▽

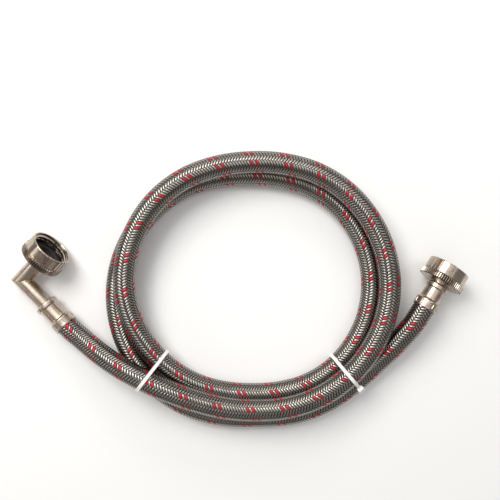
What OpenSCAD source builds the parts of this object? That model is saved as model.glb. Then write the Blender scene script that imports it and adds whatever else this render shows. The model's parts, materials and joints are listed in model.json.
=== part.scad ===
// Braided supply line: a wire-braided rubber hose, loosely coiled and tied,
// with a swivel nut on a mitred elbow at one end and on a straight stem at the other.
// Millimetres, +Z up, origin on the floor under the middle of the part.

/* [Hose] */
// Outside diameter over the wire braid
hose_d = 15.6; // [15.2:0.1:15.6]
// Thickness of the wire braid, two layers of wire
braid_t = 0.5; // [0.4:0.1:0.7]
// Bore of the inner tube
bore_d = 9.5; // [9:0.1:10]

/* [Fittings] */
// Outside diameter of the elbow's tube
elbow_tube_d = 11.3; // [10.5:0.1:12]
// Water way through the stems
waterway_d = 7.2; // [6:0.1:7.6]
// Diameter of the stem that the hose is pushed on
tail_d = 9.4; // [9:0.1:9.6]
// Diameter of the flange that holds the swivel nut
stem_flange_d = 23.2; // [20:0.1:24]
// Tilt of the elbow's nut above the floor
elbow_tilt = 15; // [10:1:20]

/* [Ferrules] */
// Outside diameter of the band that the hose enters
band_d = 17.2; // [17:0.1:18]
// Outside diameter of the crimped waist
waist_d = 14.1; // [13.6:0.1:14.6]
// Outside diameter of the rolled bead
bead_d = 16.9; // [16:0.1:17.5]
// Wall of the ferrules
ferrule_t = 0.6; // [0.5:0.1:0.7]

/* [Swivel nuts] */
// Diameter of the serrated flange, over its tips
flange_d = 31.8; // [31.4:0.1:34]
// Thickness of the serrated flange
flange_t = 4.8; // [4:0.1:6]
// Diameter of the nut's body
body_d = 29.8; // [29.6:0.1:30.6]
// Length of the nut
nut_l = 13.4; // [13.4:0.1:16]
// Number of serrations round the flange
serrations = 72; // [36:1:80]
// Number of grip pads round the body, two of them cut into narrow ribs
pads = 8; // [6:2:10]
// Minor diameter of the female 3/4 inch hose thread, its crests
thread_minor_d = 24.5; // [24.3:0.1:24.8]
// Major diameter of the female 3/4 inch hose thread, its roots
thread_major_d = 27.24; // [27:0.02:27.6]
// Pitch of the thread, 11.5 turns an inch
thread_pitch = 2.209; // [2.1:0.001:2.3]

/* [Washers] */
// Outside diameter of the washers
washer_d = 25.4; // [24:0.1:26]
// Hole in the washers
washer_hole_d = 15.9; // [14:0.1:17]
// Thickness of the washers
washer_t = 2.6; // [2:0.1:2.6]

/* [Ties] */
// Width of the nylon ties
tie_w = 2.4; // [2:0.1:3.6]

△

TASK BRIEF: Repeat the material word for word, in full.

THE RESULT:
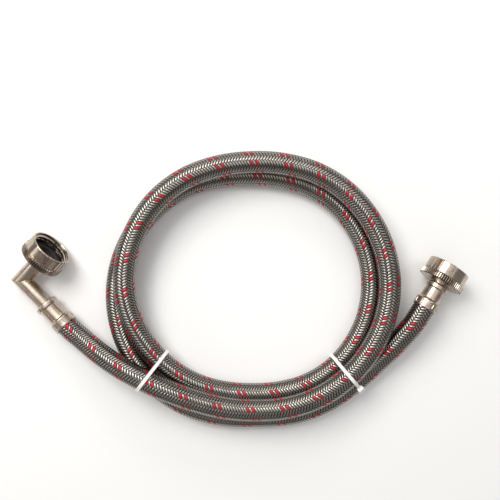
What OpenSCAD source builds the parts of this object? That model is saved as model.glb. Then write the Blender scene script that imports it and adds whatever else this render shows. The model's parts, materials and joints are listed in model.json.
=== part.scad ===
// Braided supply line: a wire-braided rubber hose, loosely coiled and tied,
// with a swivel nut on a mitred elbow at one end and on a straight stem at the other.
// Millimetres, +Z up, origin on the floor under the middle of the part.

/* [Hose] */
// Outside diameter over the wire braid
hose_d = 15.6; // [15.2:0.1:15.6]
// Thickness of the wire braid, two layers of wire
braid_t = 0.5; // [0.4:0.1:0.7]
// Bore of the inner tube
bore_d = 9.5; // [9:0.1:10]

/* [Fittings] */
// Outside diameter of the elbow's tube
elbow_tube_d = 11.3; // [10.5:0.1:12]
// Water way through the stems
waterway_d = 7.2; // [6:0.1:7.6]
// Diameter of the stem that the hose is pushed on
tail_d = 9.4; // [9:0.1:9.6]
// Diameter of the flange that holds the swivel nut
stem_flange_d = 23.2; // [20:0.1:24]
// Tilt of the elbow's nut above the floor
elbow_tilt = 15; // [10:1:20]

/* [Ferrules] */
// Outside diameter of the band that the hose enters
band_d = 17.2; // [17:0.1:18]
// Outside diameter of the crimped waist
waist_d = 14.1; // [13.6:0.1:14.6]
// Outside diameter of the rolled bead
bead_d = 16.9; // [16:0.1:17.5]
// Wall of the ferrules
ferrule_t = 0.6; // [0.5:0.1:0.7]

/* [Swivel nuts] */
// Diameter of the serrated flange, over its tips
flange_d = 31.8; // [31.4:0.1:34]
// Thickness of the serrated flange
flange_t = 4.8; // [4:0.1:6]
// Diameter of the nut's body
body_d = 29.8; // [29.6:0.1:30.6]
// Length of the nut
nut_l = 13.4; // [13.4:0.1:16]
// Number of serrations round the flange
serrations = 72; // [36:1:80]
// Number of grip pads round the body, two of them cut into narrow ribs
pads = 8; // [6:2:10]
// Minor diameter of the female 3/4 inch hose thread, its crests
thread_minor_d = 24.5; // [24.3:0.1:24.8]
// Major diameter of the female 3/4 inch hose thread, its roots
thread_major_d = 27.24; // [27:0.02:27.6]
// Pitch of the thread, 11.5 turns an inch
thread_pitch = 2.209; // [2.1:0.001:2.3]

/* [Washers] */
// Outside diameter of the washers
washer_d = 25.4; // [24:0.1:26]
// Hole in the washers
washer_hole_d = 15.9; // [14:0.1:17]
// Thickness of the washers
washer_t = 2.6; // [2:0.1:2.6]

/* [Ties] */
// Width of the nylon ties
tie_w = 2.4; // [2:0.1:3.6]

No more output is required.